The 7124FX, however, may signal a change in flexible networking. You wouldn’t run an entire application on the FPGA. Rather, the control plane would be based on whatever software is being run on a server in the data center, but the functions that can be executed in the FPGA would be pushed down to the switch for processing. A trading application runs on the server, but the rules to make automated trades based on the market feeds are pushed into the FPGA. The application functionality is split across both the server and switch.

Arista has developed an SDK that developers can use to create FPGA code that can be loaded on the switch, and also has partners like Impulse C and Enyx that can write the FPGA code. Admittedly, few companies are going to write their own FPGA code, and they would need a very compelling use case, such as the need to execute a trade before their competitors, to do so.
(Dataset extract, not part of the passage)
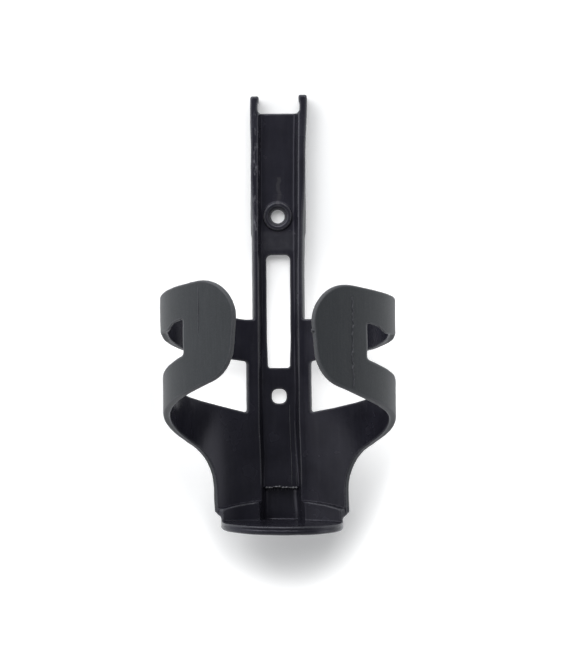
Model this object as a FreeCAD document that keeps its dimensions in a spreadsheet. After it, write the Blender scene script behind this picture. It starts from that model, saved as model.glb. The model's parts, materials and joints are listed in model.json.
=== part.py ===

It does allow third parties to run their FPGA applications on Arista’s switch. For example, a firewall or load balancer vendor could integrate with the 7124FX, with the control plane being a server and pushing firewall or traffic processing rules into the FPGA.

In-line processing would make network designs simpler because IT would no longer have to worry about putting another appliance in-line or using some out-of-band protocol like WCCP or policy-based routing to direct the traffic to a specific processing engine.

The 7124FX is not a fit for everyone. The leading requirement is an application that uses, or can use, FPGAs for data processing. The potential applications are fairly wide, however. Video distributors could use the FPGAs for transcoding. Carriers could use them to process flows across their networks. Cloud companies could offer line-rate firewalling and load balancing across all of their customers.